## [What is needed]
Identify each line holding the string "body" and copy it.
** begin Recorded information **
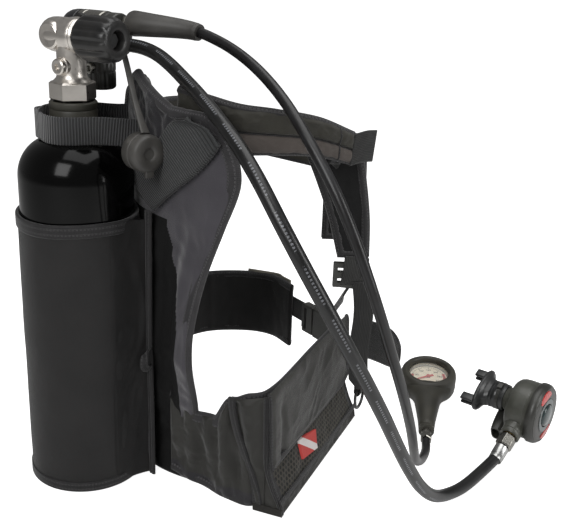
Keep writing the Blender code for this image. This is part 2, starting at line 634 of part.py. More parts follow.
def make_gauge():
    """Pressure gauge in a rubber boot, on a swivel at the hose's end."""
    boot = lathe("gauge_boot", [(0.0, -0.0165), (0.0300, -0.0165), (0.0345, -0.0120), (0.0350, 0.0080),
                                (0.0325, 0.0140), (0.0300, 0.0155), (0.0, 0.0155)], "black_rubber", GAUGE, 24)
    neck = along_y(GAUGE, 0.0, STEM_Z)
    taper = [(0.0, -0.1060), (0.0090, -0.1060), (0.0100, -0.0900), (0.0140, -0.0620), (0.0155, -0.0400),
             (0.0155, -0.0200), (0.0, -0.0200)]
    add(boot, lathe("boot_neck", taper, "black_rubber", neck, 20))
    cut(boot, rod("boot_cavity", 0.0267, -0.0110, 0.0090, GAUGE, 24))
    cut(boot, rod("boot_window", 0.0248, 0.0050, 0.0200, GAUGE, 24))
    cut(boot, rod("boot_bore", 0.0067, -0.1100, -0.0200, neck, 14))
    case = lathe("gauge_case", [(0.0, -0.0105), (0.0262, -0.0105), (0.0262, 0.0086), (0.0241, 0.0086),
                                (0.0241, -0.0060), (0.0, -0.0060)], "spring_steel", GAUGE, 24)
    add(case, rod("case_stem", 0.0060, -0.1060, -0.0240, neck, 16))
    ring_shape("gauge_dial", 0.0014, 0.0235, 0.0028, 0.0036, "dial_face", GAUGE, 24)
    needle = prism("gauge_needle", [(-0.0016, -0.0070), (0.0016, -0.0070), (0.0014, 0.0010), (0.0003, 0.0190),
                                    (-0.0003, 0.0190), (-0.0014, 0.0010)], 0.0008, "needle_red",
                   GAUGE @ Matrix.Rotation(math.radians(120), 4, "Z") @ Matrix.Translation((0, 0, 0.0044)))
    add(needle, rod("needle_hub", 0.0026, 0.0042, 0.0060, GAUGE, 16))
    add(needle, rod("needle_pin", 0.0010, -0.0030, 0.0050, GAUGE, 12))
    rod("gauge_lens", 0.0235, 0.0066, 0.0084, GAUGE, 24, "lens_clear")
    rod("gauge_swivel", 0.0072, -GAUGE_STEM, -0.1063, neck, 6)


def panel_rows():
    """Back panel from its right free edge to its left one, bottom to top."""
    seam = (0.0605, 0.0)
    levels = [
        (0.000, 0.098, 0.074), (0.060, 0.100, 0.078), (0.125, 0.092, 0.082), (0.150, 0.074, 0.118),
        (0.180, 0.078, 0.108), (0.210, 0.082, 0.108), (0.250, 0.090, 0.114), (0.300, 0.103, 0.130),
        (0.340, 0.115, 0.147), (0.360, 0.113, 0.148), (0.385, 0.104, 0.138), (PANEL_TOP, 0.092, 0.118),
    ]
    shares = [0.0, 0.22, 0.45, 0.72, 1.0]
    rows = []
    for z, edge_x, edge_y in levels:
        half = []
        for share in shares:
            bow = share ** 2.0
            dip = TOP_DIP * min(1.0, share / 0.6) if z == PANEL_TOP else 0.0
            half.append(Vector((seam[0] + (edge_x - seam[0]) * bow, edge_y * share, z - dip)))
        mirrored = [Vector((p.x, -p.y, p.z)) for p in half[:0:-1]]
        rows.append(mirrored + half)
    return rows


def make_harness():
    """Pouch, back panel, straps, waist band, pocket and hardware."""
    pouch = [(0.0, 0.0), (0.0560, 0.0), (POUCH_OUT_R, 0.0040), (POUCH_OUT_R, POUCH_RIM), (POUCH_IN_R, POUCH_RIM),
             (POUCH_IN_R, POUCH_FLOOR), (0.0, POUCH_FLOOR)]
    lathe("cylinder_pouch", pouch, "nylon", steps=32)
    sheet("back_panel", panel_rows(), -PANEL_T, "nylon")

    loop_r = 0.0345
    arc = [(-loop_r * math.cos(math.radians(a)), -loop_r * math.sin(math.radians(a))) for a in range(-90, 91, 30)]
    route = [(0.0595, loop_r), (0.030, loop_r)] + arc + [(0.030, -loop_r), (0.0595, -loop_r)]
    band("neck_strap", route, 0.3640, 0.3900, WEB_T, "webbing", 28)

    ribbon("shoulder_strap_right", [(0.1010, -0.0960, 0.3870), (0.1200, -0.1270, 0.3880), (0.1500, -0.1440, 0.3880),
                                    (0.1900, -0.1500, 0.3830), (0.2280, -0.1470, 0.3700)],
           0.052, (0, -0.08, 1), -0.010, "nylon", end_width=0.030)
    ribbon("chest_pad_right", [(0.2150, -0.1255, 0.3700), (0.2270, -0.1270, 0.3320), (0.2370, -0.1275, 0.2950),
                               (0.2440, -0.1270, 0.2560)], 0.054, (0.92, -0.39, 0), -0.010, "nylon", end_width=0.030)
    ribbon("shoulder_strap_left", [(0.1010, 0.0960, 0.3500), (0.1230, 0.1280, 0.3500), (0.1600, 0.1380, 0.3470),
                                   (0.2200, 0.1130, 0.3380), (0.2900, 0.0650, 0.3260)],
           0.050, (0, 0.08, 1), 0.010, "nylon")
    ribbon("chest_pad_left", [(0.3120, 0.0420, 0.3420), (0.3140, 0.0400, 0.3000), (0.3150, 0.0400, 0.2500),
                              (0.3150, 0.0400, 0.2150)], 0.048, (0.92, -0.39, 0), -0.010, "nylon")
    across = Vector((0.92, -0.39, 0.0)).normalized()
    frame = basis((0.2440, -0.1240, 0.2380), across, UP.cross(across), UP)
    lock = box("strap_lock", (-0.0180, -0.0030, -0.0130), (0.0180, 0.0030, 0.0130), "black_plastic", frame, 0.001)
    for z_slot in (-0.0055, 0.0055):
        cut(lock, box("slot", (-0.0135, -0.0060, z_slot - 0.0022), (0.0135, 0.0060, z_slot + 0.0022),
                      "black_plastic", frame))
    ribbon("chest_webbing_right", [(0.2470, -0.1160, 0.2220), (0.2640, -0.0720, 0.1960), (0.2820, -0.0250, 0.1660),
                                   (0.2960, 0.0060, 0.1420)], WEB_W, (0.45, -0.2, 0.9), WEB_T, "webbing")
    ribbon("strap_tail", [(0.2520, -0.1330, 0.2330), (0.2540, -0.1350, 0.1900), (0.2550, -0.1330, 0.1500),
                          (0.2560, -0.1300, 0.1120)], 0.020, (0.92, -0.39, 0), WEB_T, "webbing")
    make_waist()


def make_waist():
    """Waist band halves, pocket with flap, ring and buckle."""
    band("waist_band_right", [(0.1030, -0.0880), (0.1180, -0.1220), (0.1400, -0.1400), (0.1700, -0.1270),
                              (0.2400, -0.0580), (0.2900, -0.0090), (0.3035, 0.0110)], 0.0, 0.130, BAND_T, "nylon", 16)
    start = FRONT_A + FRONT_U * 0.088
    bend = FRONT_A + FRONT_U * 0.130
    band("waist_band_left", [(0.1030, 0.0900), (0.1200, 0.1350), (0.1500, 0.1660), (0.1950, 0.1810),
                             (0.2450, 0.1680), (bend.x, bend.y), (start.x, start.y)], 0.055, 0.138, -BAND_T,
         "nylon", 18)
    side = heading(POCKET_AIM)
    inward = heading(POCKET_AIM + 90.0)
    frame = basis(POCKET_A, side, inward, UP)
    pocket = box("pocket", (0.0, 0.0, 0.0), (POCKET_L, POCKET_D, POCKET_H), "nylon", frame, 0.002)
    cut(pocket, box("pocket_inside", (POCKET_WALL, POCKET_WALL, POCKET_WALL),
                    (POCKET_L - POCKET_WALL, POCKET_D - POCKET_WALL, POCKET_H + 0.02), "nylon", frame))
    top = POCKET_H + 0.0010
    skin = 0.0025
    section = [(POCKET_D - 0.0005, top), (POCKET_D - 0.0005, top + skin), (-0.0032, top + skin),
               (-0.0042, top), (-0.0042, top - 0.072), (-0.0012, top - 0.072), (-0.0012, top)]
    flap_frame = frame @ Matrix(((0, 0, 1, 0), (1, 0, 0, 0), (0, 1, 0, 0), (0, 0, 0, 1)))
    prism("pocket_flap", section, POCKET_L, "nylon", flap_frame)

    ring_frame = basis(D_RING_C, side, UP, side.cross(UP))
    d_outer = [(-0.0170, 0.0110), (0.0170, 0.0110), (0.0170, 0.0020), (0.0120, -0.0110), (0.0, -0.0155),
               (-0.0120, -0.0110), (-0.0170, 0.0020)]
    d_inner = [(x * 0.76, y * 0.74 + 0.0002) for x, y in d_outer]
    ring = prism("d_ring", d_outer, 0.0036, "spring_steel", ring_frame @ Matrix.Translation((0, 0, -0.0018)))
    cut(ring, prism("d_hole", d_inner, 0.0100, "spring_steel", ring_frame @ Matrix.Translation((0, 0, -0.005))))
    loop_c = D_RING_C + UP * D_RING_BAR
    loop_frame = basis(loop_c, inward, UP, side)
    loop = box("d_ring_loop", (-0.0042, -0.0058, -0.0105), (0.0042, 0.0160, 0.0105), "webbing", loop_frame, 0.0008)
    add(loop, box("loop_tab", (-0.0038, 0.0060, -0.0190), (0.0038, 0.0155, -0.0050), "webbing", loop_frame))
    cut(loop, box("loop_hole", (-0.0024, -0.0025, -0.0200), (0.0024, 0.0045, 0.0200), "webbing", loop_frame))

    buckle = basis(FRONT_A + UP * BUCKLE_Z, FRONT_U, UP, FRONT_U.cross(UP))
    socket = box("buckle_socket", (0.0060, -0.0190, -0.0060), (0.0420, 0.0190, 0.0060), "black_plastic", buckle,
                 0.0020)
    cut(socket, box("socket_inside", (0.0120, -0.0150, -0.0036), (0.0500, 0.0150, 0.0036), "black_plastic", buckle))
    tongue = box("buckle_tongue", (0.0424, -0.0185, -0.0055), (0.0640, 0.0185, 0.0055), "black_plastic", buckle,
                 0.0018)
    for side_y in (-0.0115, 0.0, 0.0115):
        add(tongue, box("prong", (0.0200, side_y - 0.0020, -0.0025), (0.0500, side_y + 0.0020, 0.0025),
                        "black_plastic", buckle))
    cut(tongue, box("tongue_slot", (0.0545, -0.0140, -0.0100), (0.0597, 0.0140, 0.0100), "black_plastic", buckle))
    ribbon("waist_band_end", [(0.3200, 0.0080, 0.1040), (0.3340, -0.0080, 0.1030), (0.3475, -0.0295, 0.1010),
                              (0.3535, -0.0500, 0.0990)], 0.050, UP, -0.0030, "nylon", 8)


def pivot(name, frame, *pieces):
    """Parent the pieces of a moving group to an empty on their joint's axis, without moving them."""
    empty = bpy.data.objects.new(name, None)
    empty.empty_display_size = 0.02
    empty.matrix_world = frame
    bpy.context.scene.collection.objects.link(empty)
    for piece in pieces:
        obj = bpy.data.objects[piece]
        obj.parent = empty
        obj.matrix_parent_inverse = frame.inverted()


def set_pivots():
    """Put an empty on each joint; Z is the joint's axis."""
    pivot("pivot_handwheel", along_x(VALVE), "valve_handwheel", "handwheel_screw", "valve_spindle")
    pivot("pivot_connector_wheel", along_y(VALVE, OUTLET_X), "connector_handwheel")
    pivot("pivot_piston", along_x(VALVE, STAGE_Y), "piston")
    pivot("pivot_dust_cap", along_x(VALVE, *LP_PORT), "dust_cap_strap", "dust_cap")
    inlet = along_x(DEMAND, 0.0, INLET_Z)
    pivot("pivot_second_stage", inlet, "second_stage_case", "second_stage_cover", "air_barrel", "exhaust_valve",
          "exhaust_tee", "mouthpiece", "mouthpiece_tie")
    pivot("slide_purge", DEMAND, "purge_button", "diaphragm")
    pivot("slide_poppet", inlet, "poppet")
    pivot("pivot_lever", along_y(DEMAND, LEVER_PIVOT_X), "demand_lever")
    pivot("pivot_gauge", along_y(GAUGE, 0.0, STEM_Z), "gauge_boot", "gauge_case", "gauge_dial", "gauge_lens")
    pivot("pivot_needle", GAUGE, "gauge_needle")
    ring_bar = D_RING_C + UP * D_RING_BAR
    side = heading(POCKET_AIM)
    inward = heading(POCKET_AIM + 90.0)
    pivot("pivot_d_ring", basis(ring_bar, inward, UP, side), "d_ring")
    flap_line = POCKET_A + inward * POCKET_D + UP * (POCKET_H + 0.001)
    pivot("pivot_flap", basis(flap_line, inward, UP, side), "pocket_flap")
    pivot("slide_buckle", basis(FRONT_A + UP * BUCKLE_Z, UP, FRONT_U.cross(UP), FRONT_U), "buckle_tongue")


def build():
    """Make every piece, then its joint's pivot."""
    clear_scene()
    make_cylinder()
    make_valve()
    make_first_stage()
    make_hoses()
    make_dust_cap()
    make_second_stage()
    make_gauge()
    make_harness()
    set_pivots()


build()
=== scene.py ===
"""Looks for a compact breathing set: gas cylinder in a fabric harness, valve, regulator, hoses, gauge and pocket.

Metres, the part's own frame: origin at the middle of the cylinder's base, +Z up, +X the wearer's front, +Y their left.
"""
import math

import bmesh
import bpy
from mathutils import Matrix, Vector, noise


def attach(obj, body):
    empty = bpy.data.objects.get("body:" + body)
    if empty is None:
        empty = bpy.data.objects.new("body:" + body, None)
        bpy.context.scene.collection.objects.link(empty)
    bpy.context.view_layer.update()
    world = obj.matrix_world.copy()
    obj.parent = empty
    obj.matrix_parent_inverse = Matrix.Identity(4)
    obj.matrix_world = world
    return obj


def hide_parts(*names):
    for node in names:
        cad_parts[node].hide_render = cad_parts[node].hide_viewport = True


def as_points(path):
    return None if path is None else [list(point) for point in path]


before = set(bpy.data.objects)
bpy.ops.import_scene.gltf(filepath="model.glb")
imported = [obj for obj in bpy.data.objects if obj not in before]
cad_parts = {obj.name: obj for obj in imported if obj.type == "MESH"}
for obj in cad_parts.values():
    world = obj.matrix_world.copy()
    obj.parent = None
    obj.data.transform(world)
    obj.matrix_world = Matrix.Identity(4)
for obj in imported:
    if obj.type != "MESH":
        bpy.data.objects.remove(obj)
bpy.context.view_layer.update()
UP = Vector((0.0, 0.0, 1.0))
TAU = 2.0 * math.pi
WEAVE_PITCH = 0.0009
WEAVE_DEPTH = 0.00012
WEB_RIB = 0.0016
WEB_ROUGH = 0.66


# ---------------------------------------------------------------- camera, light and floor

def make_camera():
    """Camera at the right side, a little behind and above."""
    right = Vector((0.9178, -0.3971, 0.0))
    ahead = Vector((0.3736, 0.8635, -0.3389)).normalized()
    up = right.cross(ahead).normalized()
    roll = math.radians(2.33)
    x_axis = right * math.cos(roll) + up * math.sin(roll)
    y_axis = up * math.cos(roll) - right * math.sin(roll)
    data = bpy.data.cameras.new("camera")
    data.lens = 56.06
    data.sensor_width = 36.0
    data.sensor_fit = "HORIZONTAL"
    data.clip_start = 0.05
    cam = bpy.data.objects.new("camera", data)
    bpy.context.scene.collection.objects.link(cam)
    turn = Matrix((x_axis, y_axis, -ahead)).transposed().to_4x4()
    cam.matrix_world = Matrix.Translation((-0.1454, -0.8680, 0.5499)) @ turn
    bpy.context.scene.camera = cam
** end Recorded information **
## [Response for this exercise]
def attach(obj, body):
    empty = bpy.data.objects.get("body:" + body)
        empty = bpy.data.objects.new("body:" + body, None)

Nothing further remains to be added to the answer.